E tem mais: a luz que entra pelas portas e janelas da capela na cena do casamento de Harpo e Sophia (Oprah Winfrey, estonteante, carregando o filme para si sempre que aparece); o canteiro de girassóis, o blues que Shug canta para Celie ("Sister..."), assim como a dedicatória que faz antes de começar ("Ela cuidou de mim quando eu estava doente"; uma maneira terna de dizer "ela teve paciência comigo quando eu estava de porre"); o enfeite de vidro que fecha a cena do beijo de Shug em Celie; o boneco de neve que surge por trás de um aperto de mão; a canção de trabalho dos homens que constroem a ferrovia.

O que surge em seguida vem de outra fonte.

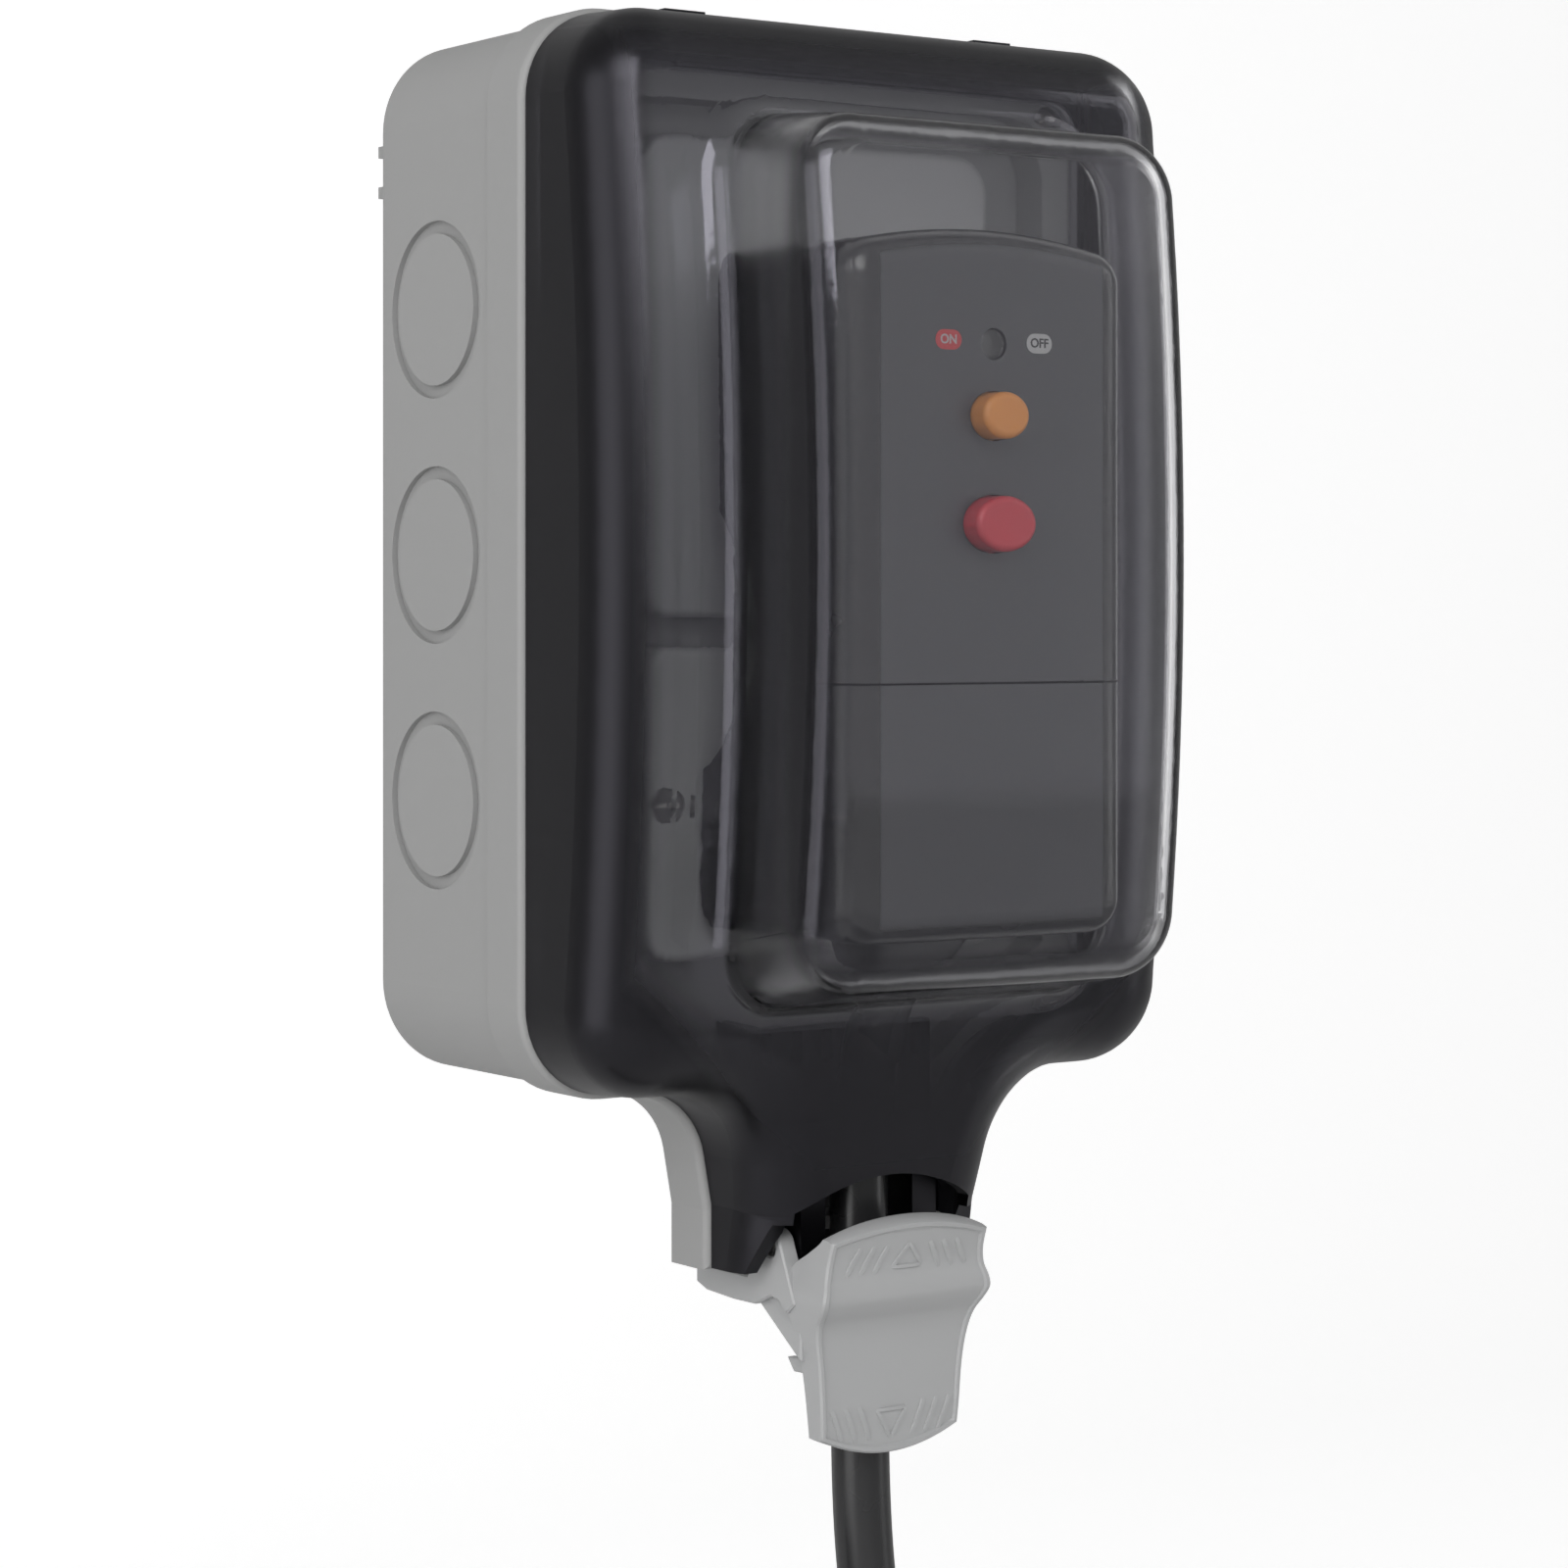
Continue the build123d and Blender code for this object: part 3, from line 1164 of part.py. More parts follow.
def coil_point(angle):
    """Point of the coil's centre line, this many radians on from where it starts."""
    inward = min(angle, turn_total - angle)
    last = max(0.0, (angle - turn_total + pi) / pi)
    radius = coil_radius - coil_pitch * inward / (2 * pi) + coil_flare * (1 - cos(pi * last)) / 2
    climb = min(1.0, max(0.0, (angle - turn_middle + pi / 2) / pi))
    depth = coil_depth - coil_layer * (1 - cos(pi * climb)) / 2
    return Vector(coil_centre_x + radius * cos(angle), -depth, coil_centre_z - radius * sin(angle))


def coil_heading(angle):
    """Direction of the coil's centre line there; straight down at both ends."""
    if angle in (0.0, turn_total):
        return Vector(0, 0, -1)
    return (coil_point(angle + 0.05) - coil_point(angle - 0.05)).normalized()


def biarc(start, start_heading, end, end_heading):
    """Two arcs that join at one tangent, from one point and heading to another."""
    chord = end - start
    both = start_heading + end_heading
    spread = 2 * (1 - start_heading.dot(end_heading))
    reach = (-chord.dot(both) + sqrt(chord.dot(both) ** 2 + spread * chord.dot(chord))) / spread
    middle = (start + start_heading * reach + end - end_heading * reach) * 0.5
    first = TangentArc(start, middle, tangent=start_heading)
    TangentArc(middle, end, tangent=first % 1)


quarter_count = 4 * coil_turns
coil_angles = [turn_total * step / quarter_count for step in range(quarter_count + 1)]
with BuildPart() as cord_coil:
    with BuildLine() as coil_path:
        Line((coil_x, -coil_depth, coil_start), coil_point(0.0))
        for first_angle, next_angle in zip(coil_angles, coil_angles[1:]):
            biarc(coil_point(first_angle), coil_heading(first_angle), coil_point(next_angle),
                  coil_heading(next_angle))
        Line(coil_point(turn_total), coil_point(turn_total) + Vector(0, 0, -cord_diameter))
    with BuildSketch(Plane(origin=(coil_x, -coil_depth, coil_start), z_dir=(0, 0, -1))):
        Circle(cord_diameter / 2)
    sweep(path=coil_path.line)
coil_length = coil_path.wires()[0].length
print("coil volume over section times length", round(cord_coil.part.volume / (cord_section * coil_length), 4),
      "length", round(coil_length, 1), "whole cord", round(coil_length + path.length, 1))
coil_samples = [coil_point(turn_total * step / 1440) for step in range(1441)]
apart = min((a - b).length for i, a in enumerate(coil_samples[::6])
            for j, b in enumerate(coil_samples) if abs(6 * i - j) > 120)
print("coil least gap to itself", round(apart - cord_diameter, 2))
save("cord_coil", cord_coil.part)

# Tie: a strap round the turns at the top of the coil
with BuildPart() as cord_tie:
    with BuildSketch(Plane.YZ.offset(coil_centre_x - 5)):
        with Locations((-coil_depth + coil_layer / 2, coil_centre_z + tie_rise)):
            RectangleRounded(tie_deep + 3.2, tie_tall + 3.2, 6.6)
            RectangleRounded(tie_deep, tie_tall, 5.0, mode=Mode.SUBTRACT)
    extrude(amount=10)
save("cord_tie", cord_tie.part)

# Connector on the far end: a ribbed sleeve, a grip body and a socket face, hanging from the coil
cord_end = coil_point(turn_total) + Vector(0, 0, -cord_diameter)
with BuildPart() as connector_sleeve:
    with BuildSketch(Plane.XZ.offset(-cord_end.Y)):
        Polygon((cord_end.X, cord_end.Z), (cord_end.X + 6.2, cord_end.Z),
                (cord_end.X + 8.6, cord_end.Z - sleeve_length + 5), (cord_end.X + 11, cord_end.Z - sleeve_length),
                (cord_end.X, cord_end.Z - sleeve_length), align=None)
        with Locations([(cord_end.X + 7.4 + 0.36 * step, cord_end.Z - 6 - 4 * step) for step in range(5)]):
            Rectangle(1.6, 1.5, mode=Mode.SUBTRACT)
    revolve(axis=Axis((cord_end.X, cord_end.Y, 0), (0, 0, 1)))
save("connector_sleeve", connector_sleeve.part)

body_top = cord_end.Z - sleeve_length
with BuildPart() as connector_body:
    with BuildSketch(Plane.XY.offset(body_top)):
        with Locations((cord_end.X, cord_end.Y)):
            Circle(connector_radius)
            with PolarLocations(connector_radius + 0.6, 12):
                Circle(1.6, mode=Mode.SUBTRACT)
    extrude(amount=-connector_length)
    fillet(faces().sort_by(Axis.Z)[-1].edges(), 0.8)
    with BuildSketch(Plane.XY.offset(body_top - connector_length)):
        with Locations((cord_end.X, cord_end.Y)):
            Circle(connector_radius - 3)
    extrude(amount=12, mode=Mode.SUBTRACT)
save("connector_body", connector_body.part)

with BuildPart() as connector_insert:
    with BuildSketch(Plane.XY.offset(body_top - connector_length + 1.5)):
        with Locations((cord_end.X, cord_end.Y)):
            Circle(connector_radius - 3.1)
            with PolarLocations(5.4, 3):
                Circle(2.0, mode=Mode.SUBTRACT)
    extrude(amount=10.4)
save("connector_insert", connector_insert.part)
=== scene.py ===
from math import cos, pi, radians, sin

import bmesh
import bpy
from bpy.props import FloatProperty, FloatVectorProperty, IntProperty, PointerProperty
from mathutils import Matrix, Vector


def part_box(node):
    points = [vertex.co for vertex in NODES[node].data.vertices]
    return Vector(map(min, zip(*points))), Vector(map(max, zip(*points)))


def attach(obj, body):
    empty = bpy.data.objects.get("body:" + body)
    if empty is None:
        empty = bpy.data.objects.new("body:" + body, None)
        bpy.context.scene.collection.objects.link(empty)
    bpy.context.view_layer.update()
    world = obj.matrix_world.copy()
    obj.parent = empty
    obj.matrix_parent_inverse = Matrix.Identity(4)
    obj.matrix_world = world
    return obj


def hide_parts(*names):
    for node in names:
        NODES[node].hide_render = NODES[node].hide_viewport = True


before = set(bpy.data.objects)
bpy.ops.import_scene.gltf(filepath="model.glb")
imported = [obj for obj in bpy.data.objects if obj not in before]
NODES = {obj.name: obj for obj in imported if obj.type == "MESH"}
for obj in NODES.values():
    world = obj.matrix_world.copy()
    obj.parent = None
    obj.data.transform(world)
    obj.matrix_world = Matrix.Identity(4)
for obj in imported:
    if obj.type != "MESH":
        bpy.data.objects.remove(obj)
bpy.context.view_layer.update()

bl_info = {
    "name": "Weatherproof Socket Outlet",
    "version": (1, 0, 0),
    "blender": (4, 5, 0),
    "location": "View3D > Sidebar > Socket",
    "description": "Gives the packed socket outlet its finishes, cord and latch lever, on a plain stage",
    "category": "Object",
}

MM = 0.001


# Properties

def colour(name, description, value):
    """A colour property in linear light."""
    return FloatVectorProperty(name=name, description=description, default=value, size=3, min=0.0, max=1.0,
                               subtype='COLOR')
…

Por tudo isso, essa digressão quase paulocoelhiana sobre "A Cor Púrpura" se presta bem ao objetivo quase involuntário dessa postagem: desejar Feliz Natal e Ano Novo realmente renovado aos amigos leitores do Sopão. No início, não era bem esse o propósito - mas o filme, a lembrança do filme, o texto, a lembrança dos amigos, foi levando para esse lado e achei melhor não bloquear. Miremo-nos todos no exemplo daquela Celie tão triste e tão doce que nos deram Spielberg e Whoopi Goldberg. E espalhemos entre nós e quem nos quer bem esse espírito benfazejo de saber valorizar as pequenas coisas mesmo em meio ao maior sofrimento. Ou, como é muito mais desejável, quando tudo parece e está indo muito bem.